In some cases women are skilful enough to turn this around, and make it seem like it’s your fault that the date collided with whatever unexpected thing has caused her to be late. Another slight variation on this scenario is that she doesn’t even show up at the date at all, leaves you at the restaurant table waiting, without a hint of a sorry or an excuse.

Once again it’s a relationship power play. She’s trying to fish out who’s got the balls in the relationship and wants to see if you are gonna let her treat you this way by seeing if you’re willing to run and chase after her.

It’s basically about how desperate you are to have her in your life and whether you can handle a relationship on her time, and with her rules. If you go chasing after her, she knows she has you and you once again, you become her bitch.

We are going on a date, FINALLY.

The date is on, you agree to pick her up at 6:30 for the 7.00 dinner at a nice Indian restaurant. You feel if you pick her up there’s no excuse for her to be late and besides you will have a better time trying to navigate the date.

But alas, she’s late or not ready when you pick her up for the date. Furthermore, this becomes a recurring issue, even when you try and pick her up earlier or make the dinner later to try and compensate this lateness.

You see, she’s trying to figure out how much she can get away with. Once again she’s trying her best to call the shots, rather than compromise and let you have a chance to take the driver’s seat. Like in previous scenarios it’s all about her testing how interested you are and how far you will go to prove it.

If she makes you wait for her, it means once and for all that she values her time more than she does yours. In all fairness to women, this situation also applies to friends in general as well. If they are always going to make you wait, then they obviously think less of you. Yet a relationship is basically the greatest friendship of all, so there you go. You really do need to see these signs.

As Chilli Palmer says in the film Be Cool, “If you’re important, people will wait for you.” Well if you are on the other side of that statement and there’s a 7.00 dinner appointment, both of you will be waiting for another table if you’re late. That is, if there’s even one available.

The Expensive dates

Some women, like some guys I know, will only go out with you if you make it worth their while.
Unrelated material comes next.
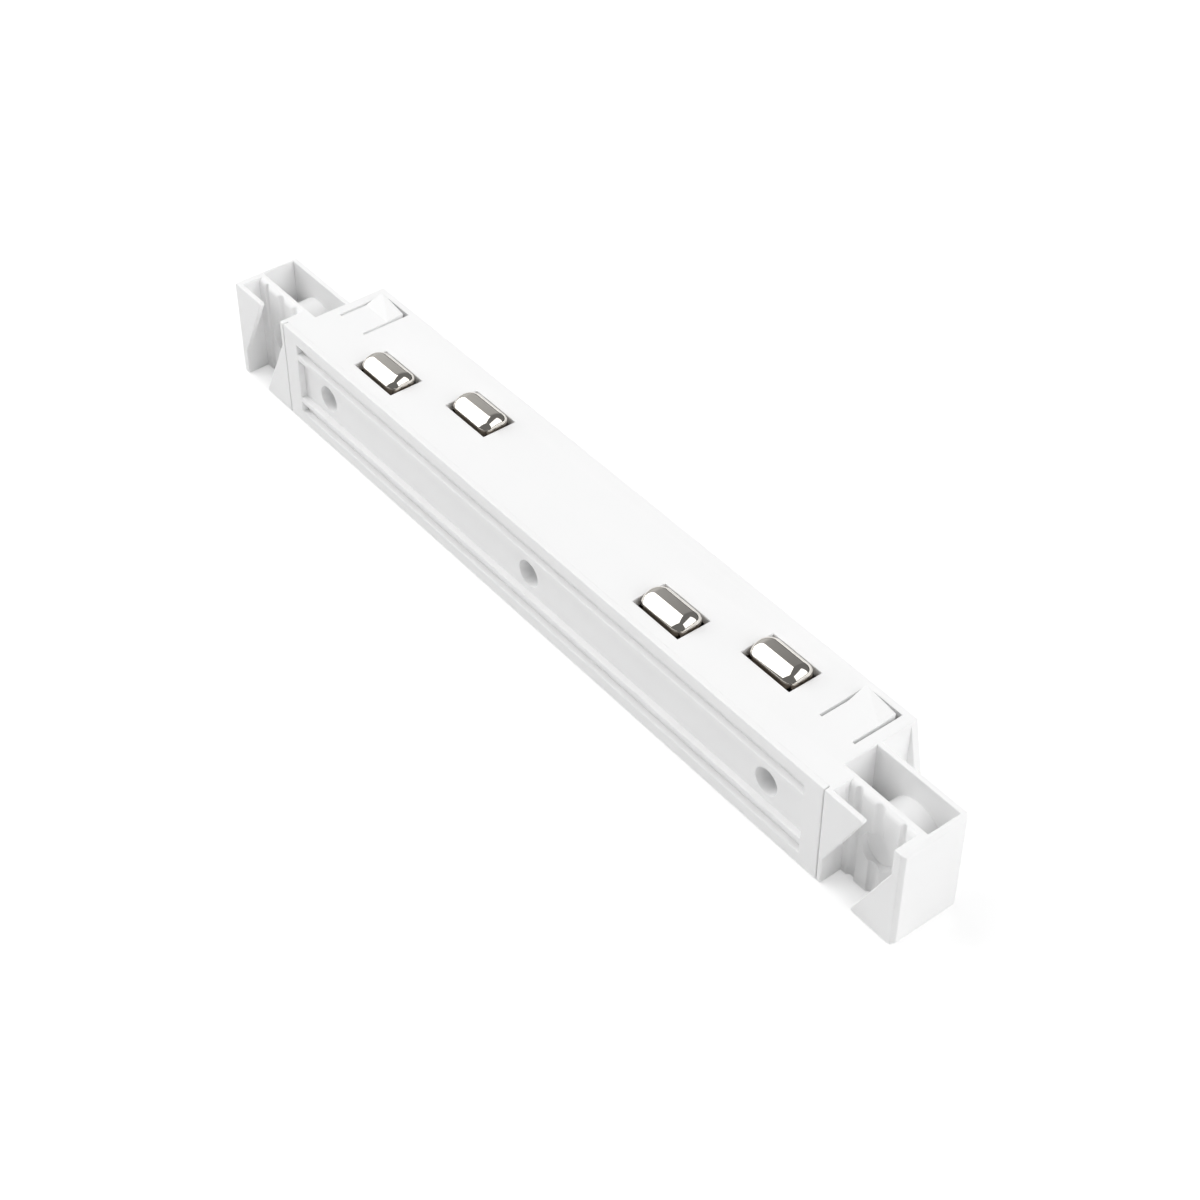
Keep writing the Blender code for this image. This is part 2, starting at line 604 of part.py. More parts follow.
def build_tray(look):
    """Insulating tray on the housing's floor: a stepped deck on legs, with ribs that keep the bars apart."""
    beside_well = WELL_RADIUS + WELL_WALL + FIT
    start, end = SCREWS[0] + beside_well, SCREWS[2] - beside_well
    deck = step_profile(start, end, TRAY_HIGH, TRAY_LOW)
    under = [(x, max(z - TRAY_SKIN, FLOOR_WALL + FIT)) for x, z in deck]
    floor = FLOOR_WALL + FIT
    outline = list(deck) + [(end, floor), (end - TRAY_LEG, floor), (end - TRAY_LEG, under[-1][1])]
    outline += [under[4], under[3], under[2], under[1]]
    outline += [(start + TRAY_LEG, under[0][1]), (start + TRAY_LEG, floor), (start, floor)]
    bm = bmesh.new()
    front, back = FRONT + PLUG_DEPTH + FIT, INNER_BACK - FIT
    add_prism(bm, outline, "Y", front, back)
    tray = object_from("contact_tray", bm)

    bm = bmesh.new()
    ribs = step_profile(start, end, TRAY_HIGH + TRAY_RIB_RISE, TRAY_LOW + TRAY_RIB_RISE)
    sunk = [(x, z - TRAY_SKIN / 2) for x, z in reversed(deck)]
    middle = (LANES["front"] + LANES["back"]) / 2
    walls = [(front, front + TRAY_RIB), (middle - TRAY_RIB / 2, middle + TRAY_RIB / 2), (back - TRAY_RIB, back)]
    for low, high in walls:
        add_prism(bm, ribs + sunk, "Y", low, high)
    boolean(tray, object_from("tray_ribs", bm), "UNION")
    return finish(tray, look)


clear_scene()
white = material("white_plastic", (0.80, 0.80, 0.80), 0.45)
cover_white = material("cover_plastic", (0.79, 0.79, 0.79), 0.45)
tray_grey = material("tray_plastic", (0.55, 0.55, 0.54), 0.5)
nickel = material("polished_nickel", (0.78, 0.74, 0.68), 0.08, 1.0)
brass = material("brass", (0.78, 0.57, 0.27), 0.3, 1.0)
steel = material("zinc_plated_steel", (0.62, 0.63, 0.65), 0.35, 1.0)
spring_steel = material("spring_steel", (0.45, 0.45, 0.46), 0.3, 1.0)

build_housing(white)
build_front_cover(cover_white)
build_tray(tray_grey)
lane_ends = {}
for number, (contact_x, contact_y) in enumerate(CONTACTS, 1):
    build_contact(f"contact_{number}", contact_x, contact_y, nickel)
    for letter, side in (("a", -0.5), ("b", 0.5)):
        build_spring(f"spring_{number}{letter}", contact_x + side * SPRING_SPACING, contact_y, spring_steel)
    lane_ends.setdefault(contact_y, []).append(contact_x)
for name, (lane, ends) in zip(("front_busbar", "back_busbar"), lane_ends.items()):
    build_busbar(name, min(ends) - BAR_OVERHANG, max(ends) + BAR_OVERHANG, lane, brass)
for number, screw_x in enumerate(SCREWS, 1):
    build_screw(f"cover_screw_{number}", screw_x, steel)
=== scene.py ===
# Straight connector for a magnetic light track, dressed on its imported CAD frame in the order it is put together.

import math

import bmesh
import bpy
from mathutils import Matrix, Vector


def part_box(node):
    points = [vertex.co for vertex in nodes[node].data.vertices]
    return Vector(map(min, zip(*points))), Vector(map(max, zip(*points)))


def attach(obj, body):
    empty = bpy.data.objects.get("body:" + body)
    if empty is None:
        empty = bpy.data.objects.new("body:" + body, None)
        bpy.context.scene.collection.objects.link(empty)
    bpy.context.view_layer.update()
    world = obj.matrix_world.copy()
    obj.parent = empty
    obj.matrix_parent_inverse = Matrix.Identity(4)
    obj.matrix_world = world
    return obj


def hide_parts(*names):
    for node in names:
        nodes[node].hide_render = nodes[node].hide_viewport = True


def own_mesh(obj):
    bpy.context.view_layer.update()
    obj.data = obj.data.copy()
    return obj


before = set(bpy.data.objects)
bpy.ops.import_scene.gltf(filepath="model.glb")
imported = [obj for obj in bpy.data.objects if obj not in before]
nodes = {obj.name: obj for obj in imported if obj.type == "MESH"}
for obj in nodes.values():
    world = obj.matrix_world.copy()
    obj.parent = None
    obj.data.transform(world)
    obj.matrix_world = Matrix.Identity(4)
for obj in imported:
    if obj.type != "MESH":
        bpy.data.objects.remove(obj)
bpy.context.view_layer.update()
scene = bpy.context.scene
scene.view_settings.view_transform = "Standard"


# Housing: the long white body with its two open end boxes, hook lugs and latch tongues. It is one injection
# moulding in satin white polycarbonate. The tool leaves a small round on its outer edges, but none at the
# cover's seam, the slots round the tongues and the dimples in the end bosses.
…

There are some women out there that if you can present yourself as a person with money, or rather a person with some money to spend then you might get their attention. If your pockets are bottomless then you will have her for a long while yet, but if you are just an average Joe with some savings to take advantage of, then your date will be a used-by one.

There are some girls who will want to experience the high life or at least the notion of it, and want to go to the most expensive restaurants, the most exclusive clubs and the hottest plays or concerts. The thing is you are the one expected to pay for it. Yes, we hear all about fairness and equal opportunities for women and everything being done right down the middle. But at the end of the day women usually go quiet when it comes to being pampered or doted upon, especially when it’s a fancy restaurant, for example.

Don’t get me wrong: a lot of women would love this, and as a guy it does feel good to put on a nice show for a woman you really like and honestly deserves to be spoilt. There are some special ladies out there who would actually appreciate the attention and totally understand that what you are doing is an equally special gesture and is not to be expected all the time.

But the other women – the users, the ones you should not have taken on an expensive date because you are wasting your time – know that if you don’t fork over the cash, you won’t have a prayer of getting her into bed.

To make matters worse, she might even do this if she has unequivocally no intention of having sex with you.

If you have already shown her that you find her sexually attractive, you may as well give her your credit card, the keys to your car and the papers for the house, as she now knows how to get it all.

No sex please, we’re British

Another mind game is what the “About men” website calls the serial flirt and the ‘no sex please’ scenario.

Firstly, you might think you’re finally going to get lucky with the woman you’ve spent close to your life savings on. She’s getting you all hot and bothered, but before you know it, she backs off and basically you end up with blue balls and she’s either on the couch watching TV or out the door.

The only sex that will be happing that night will be “Sex and the City”. This is another example of manipulation and exultation of her sexual power over you, plain and simple. She might also play this game to extract more cash from your wallet, but it doesn’t stop her from flirting with other guys in front of you, whether it is your best mate who’s come over to visit or a nameless fellow at a place you two have gone out to.

What she’s doing is testing to see how interested you are and underscoring the fact that she’s sexually desirable to other men, so if you want a piece of this, you really have to prove you’re worth it.